Peter Debruge Chief Film Critic Most fairy tales were told and retold countless times before Walt Disney ever got his hands on them, and yet, the sensibility behind such animated classics as “Snow White and the Seven Dwarfs” and “Sleeping Beauty” has proven so popular on such an international scale that few know these stories’ darker origins.
The family-friendly studio’s more-wholesome-than-horrifying approach gives Norwegian writer-director Emilie Blichfeldt plenty of room to push back with “The Ugly Stepsister,” a deliciously extreme take on the beloved “Cinderella” legend, complete with broken noses, severed toes and other gory details befitting the Grimm bros.

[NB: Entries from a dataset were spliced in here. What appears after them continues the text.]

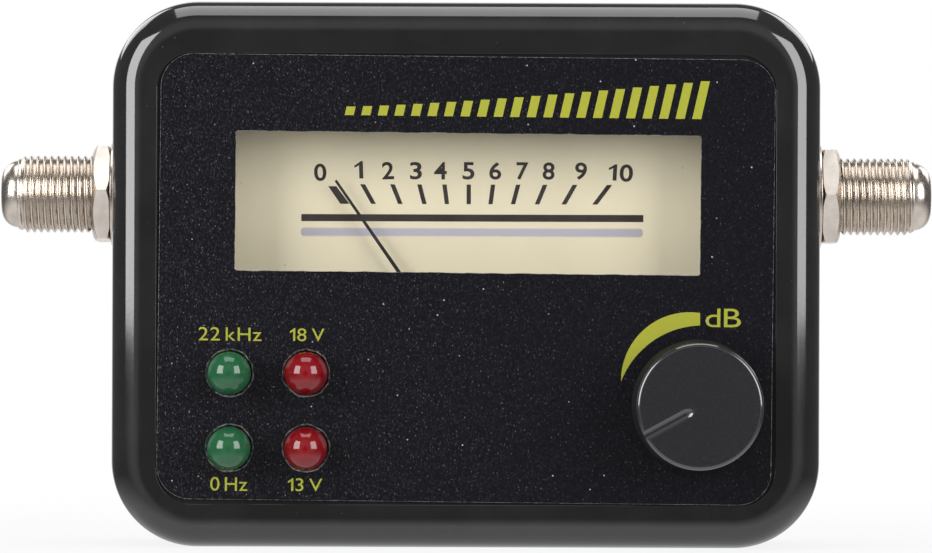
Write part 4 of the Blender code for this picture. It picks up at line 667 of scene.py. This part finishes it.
def rear_shell():
    """Make the rear shell: rounded back edge, hollow, lip, screw bosses and sunk screw seats."""
    depth = CASE_HIGH.y - SPLIT_Y - SEAT
    start = SPLIT_Y + SEAT
    body = slab(CASE_WIDTH, CASE_HEIGHT, depth, CASE_CORNER, CORNER_STEPS, 0, REAR_ROUND, REAR_ROUND_STEPS)
    moved(body, (0, start, CENTRE_Z))
    inside = CASE_HIGH.y - WALL
    steps = [
        (JOIN, case_hollow(SPLIT_Y - LIP_HEIGHT, start + OVERRUN / 2, WALL - LIP_THICKNESS)),
        (CUT, case_hollow(SPLIT_Y - LIP_HEIGHT - OVERRUN, inside, WALL)),
        (JOIN, boss_rods(BOSS_RADIUS, start, inside + OVERRUN / 2)),
        (CUT, boss_rods(PILOT_RADIUS, start - OVERRUN, CASE_HIGH.y - SINK_DEPTH + OVERRUN)),
        (CUT, boss_rods(SINK_RADIUS, CASE_HIGH.y - SINK_DEPTH, CASE_HIGH.y + OVERRUN)),
        (CUT, port_hole()),
    ]
    piece("case_rear", carved(body, steps), "case_plastic", ["rear_shell"], SEAM_ROUND)


# Label and what is printed on it
LABEL_CENTRE = Vector((0, LABEL_LOW.y, (LABEL_LOW.z + LABEL_HIGH.z) / 2))
INK_RISE = 0.012 * MM
INK_SINK = 0.02 * MM


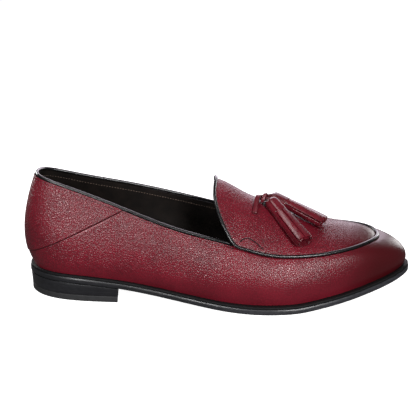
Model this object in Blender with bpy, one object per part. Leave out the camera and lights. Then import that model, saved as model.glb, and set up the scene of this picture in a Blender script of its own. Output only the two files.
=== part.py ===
"""Tassel loafer, right foot.

The shoe stands on its sole at z = 0, with its toe towards +X, its inner (medial) side towards +Y and its outer
(lateral) side towards -Y. The tables are in millimetres, measured from the back of the heel, and place() moves
them into the shoe's frame, whose origin is the middle of the shoe on the floor.
"""

import math
from collections import namedtuple

import bmesh
import bpy
import numpy as np
from mathutils import Matrix, Vector
from mathutils.bvhtree import BVHTree

# Driving sizes, in millimetres
MM = 0.001
SOLE_LENGTH = 299.7
HEEL_OVERHANG = 3.0
MIDDLE_X = (SOLE_LENGTH - HEEL_OVERHANG) / 2
MIDDLE_Y = -4.6
GAP = 0.3
WALL = 2.2
OUTSOLE_THICK = 4.2
OUTSOLE_EDGE = (
    # inset, height above the tread
    (0.8, 0.0),
    (0.1, 0.7),
    (0.0, OUTSOLE_THICK - 1.0),
    (0.4, OUTSOLE_THICK),
)
WELT_THICK = 1.6
WELT_WIDTH = 8.0
WELT_INSET = 0.5
INSOLE_THICK = 3.0
INSOLE_INSET = WALL + 0.4
HEEL_BREAST = 73.0
HEEL_INSET = 0.4
HEEL_STEPS = 14
SEARCH_STEP = 0.3
LIFT_THICK = 5.0
LIFT_INSET = 0.9
LIFT_BEVEL = 0.6
PIPING_RADIUS = 1.25
PIPING_SIDES = 8
GROOVE_DEPTH = 1.3
GROOVE_HALF = 2.0
PIPING_RISE = 0.6
COLLAR_END = 3.6
COLLAR_END_SIZE = 0.5
STEP_HEIGHT = 0.7
STEP_RUN = 0.5

# The counter's upper edge, a straight line in the side view from the back of the heel to the collar
COUNTER_BACK = (-3.0, 31.0)
COUNTER_COLLAR = (80.0, 73.0)
COUNTER_REACH = 100.0

# Height of the tread above the floor at each station: heel seat, arch, flat forefoot and toe spring
TREAD = (
    # x, z
    (-6, 15.5),
    (0, 15.4),
    (35, 14.7),
    (70, 12.0),
    (100, 7.7),
    (130, 3.4),
    (160, 0.5),
    (180, 0.0),
    (206, 0.0),
    (227, 2.2),
    (250, 5.5),
    (275, 10.4),
    (301, 16.3),
)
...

Premiering in the Midnight section of the Sundance Film Festival, the graphic (and in many respects, ravishing) update swipes a different page from the Disney playbook: Instead of focusing on the familiar wench-in-waiting, Blichfeldt recenters her version on one of the tale’s iconic antagonists, finding empathy for the pig-nosed, slightly plump stepsister (played by Lea Myren) who’s convinced she’d be a much better match for the bachelor prince’s ardor.
Named Elvira, the young lady isn’t really ugly — certainly not by the voluptuous ideals reflected in baroque art, which long favored her more healthy-looking physique — but the entire project is meant to challenge the destructive power of such judgments.